### What you have to do
Give the listing again in full, exactly as written.
━━ Dataset content
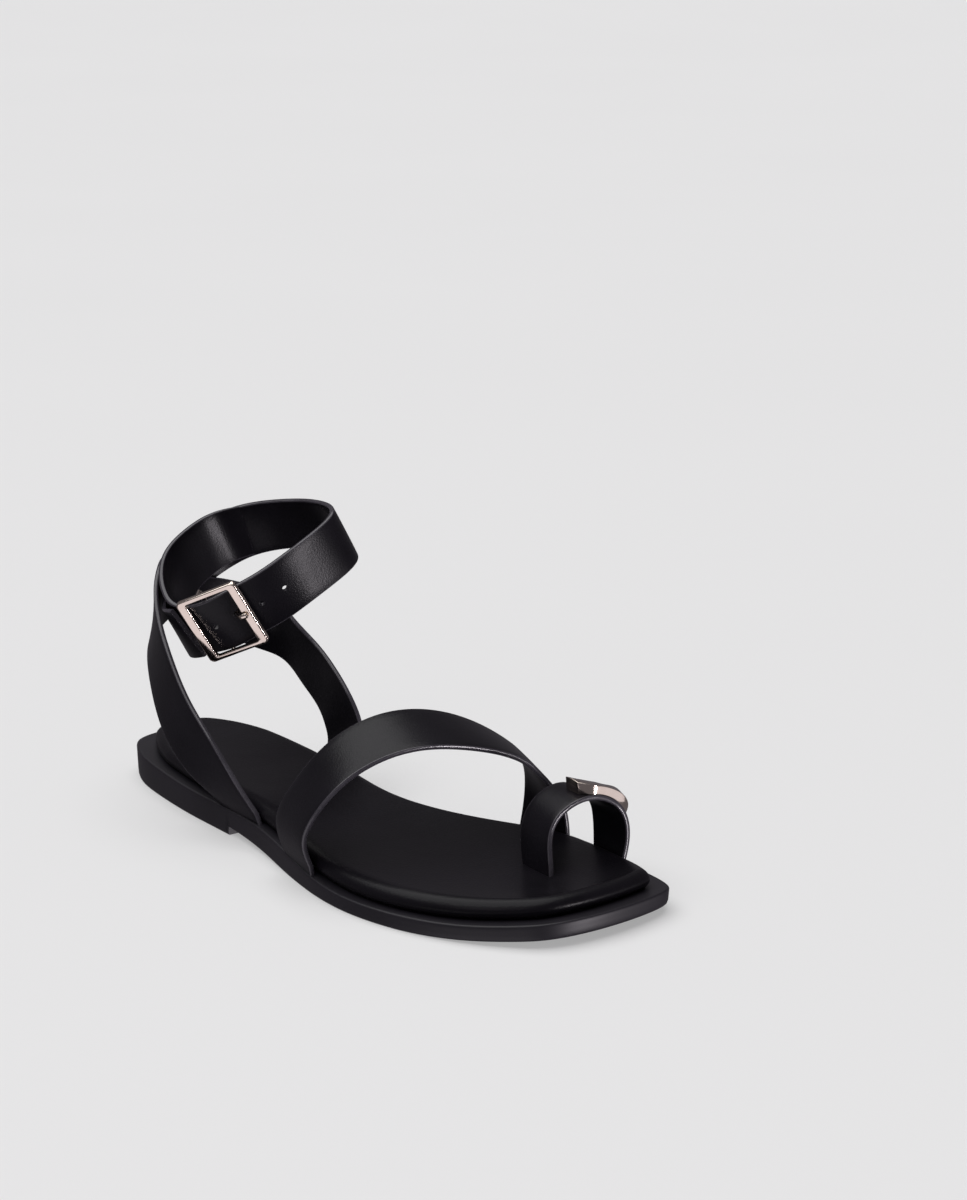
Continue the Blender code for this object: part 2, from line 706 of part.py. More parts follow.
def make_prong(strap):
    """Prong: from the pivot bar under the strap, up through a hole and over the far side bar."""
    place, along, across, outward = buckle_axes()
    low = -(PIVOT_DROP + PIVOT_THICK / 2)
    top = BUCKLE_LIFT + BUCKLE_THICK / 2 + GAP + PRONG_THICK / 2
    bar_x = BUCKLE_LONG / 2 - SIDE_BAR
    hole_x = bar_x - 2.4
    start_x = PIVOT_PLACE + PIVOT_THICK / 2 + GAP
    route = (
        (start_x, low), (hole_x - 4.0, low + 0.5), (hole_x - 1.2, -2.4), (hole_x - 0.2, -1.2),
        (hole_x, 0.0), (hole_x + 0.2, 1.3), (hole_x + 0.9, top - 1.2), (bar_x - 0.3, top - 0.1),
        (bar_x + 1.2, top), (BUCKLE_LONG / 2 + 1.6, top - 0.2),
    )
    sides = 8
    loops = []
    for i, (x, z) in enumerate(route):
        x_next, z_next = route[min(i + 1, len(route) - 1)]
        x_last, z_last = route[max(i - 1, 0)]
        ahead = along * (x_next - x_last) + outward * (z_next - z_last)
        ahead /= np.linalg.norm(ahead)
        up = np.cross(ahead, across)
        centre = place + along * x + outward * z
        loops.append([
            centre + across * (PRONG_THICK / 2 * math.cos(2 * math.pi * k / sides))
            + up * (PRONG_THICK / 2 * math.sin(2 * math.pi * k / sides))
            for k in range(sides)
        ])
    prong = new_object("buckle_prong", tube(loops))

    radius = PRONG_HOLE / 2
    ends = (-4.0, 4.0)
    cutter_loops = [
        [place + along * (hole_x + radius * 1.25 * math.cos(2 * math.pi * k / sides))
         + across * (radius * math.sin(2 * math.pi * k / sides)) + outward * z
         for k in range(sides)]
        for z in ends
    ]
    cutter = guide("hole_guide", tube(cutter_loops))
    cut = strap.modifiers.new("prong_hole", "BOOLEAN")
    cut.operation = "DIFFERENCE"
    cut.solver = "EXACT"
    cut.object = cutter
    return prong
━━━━
### Exercise response
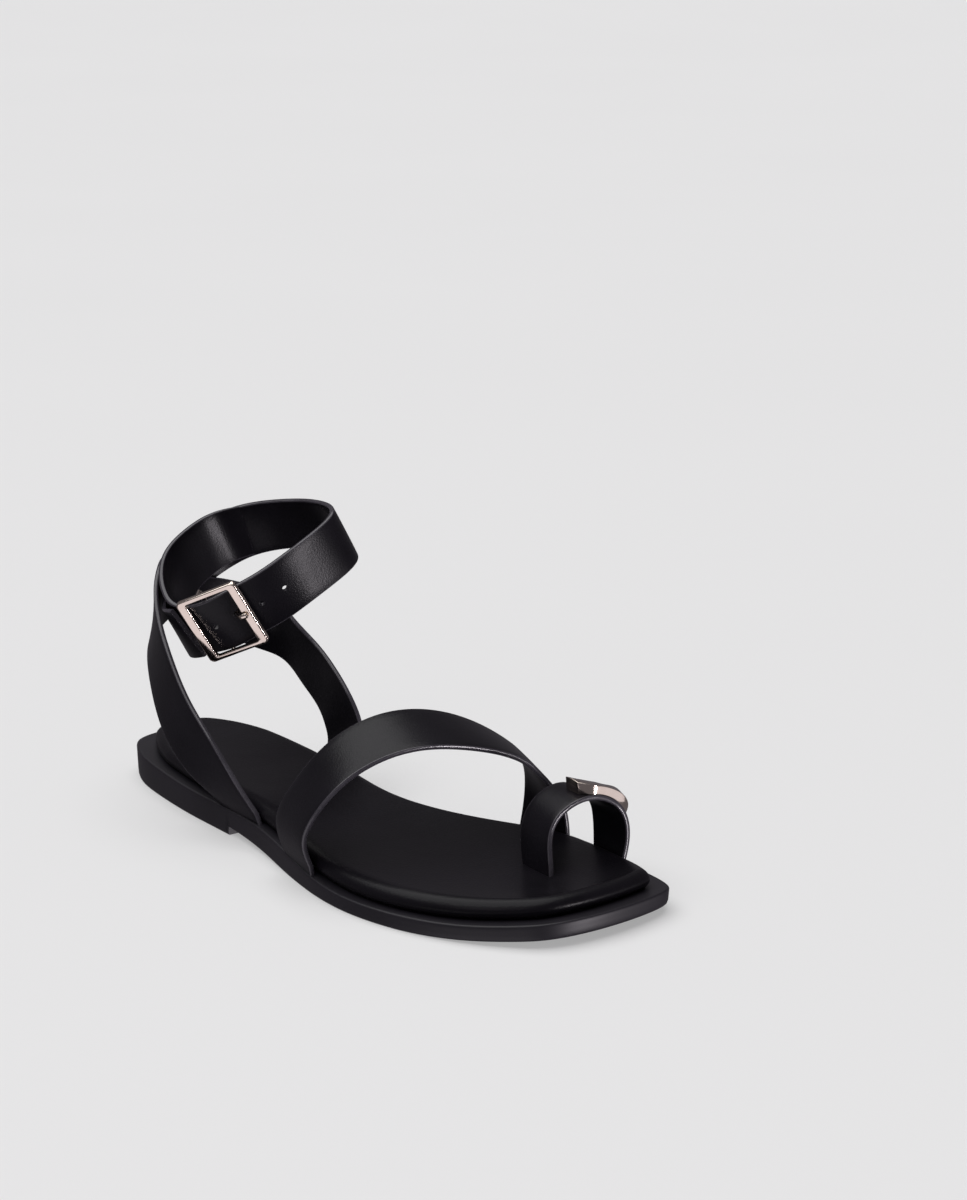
Continue the Blender code for this object: part 2, from line 706 of part.py. More parts follow.
def make_prong(strap):
    """Prong: from the pivot bar under the strap, up through a hole and over the far side bar."""
    place, along, across, outward = buckle_axes()
    low = -(PIVOT_DROP + PIVOT_THICK / 2)
    top = BUCKLE_LIFT + BUCKLE_THICK / 2 + GAP + PRONG_THICK / 2
    bar_x = BUCKLE_LONG / 2 - SIDE_BAR
    hole_x = bar_x - 2.4
    start_x = PIVOT_PLACE + PIVOT_THICK / 2 + GAP
    route = (
        (start_x, low), (hole_x - 4.0, low + 0.5), (hole_x - 1.2, -2.4), (hole_x - 0.2, -1.2),
        (hole_x, 0.0), (hole_x + 0.2, 1.3), (hole_x + 0.9, top - 1.2), (bar_x - 0.3, top - 0.1),
        (bar_x + 1.2, top), (BUCKLE_LONG / 2 + 1.6, top - 0.2),
    )
    sides = 8
    loops = []
    for i, (x, z) in enumerate(route):
        x_next, z_next = route[min(i + 1, len(route) - 1)]
        x_last, z_last = route[max(i - 1, 0)]
        ahead = along * (x_next - x_last) + outward * (z_next - z_last)
        ahead /= np.linalg.norm(ahead)
        up = np.cross(ahead, across)
        centre = place + along * x + outward * z
        loops.append([
            centre + across * (PRONG_THICK / 2 * math.cos(2 * math.pi * k / sides))
            + up * (PRONG_THICK / 2 * math.sin(2 * math.pi * k / sides))
            for k in range(sides)
        ])
    prong = new_object("buckle_prong", tube(loops))

    radius = PRONG_HOLE / 2
    ends = (-4.0, 4.0)
    cutter_loops = [
        [place + along * (hole_x + radius * 1.25 * math.cos(2 * math.pi * k / sides))
         + across * (radius * math.sin(2 * math.pi * k / sides)) + outward * z
         for k in range(sides)]
        for z in ends
    ]
    cutter = guide("hole_guide", tube(cutter_loops))
    cut = strap.modifiers.new("prong_hole", "BOOLEAN")
    cut.operation = "DIFFERENCE"
    cut.solver = "EXACT"
    cut.object = cutter
    return prong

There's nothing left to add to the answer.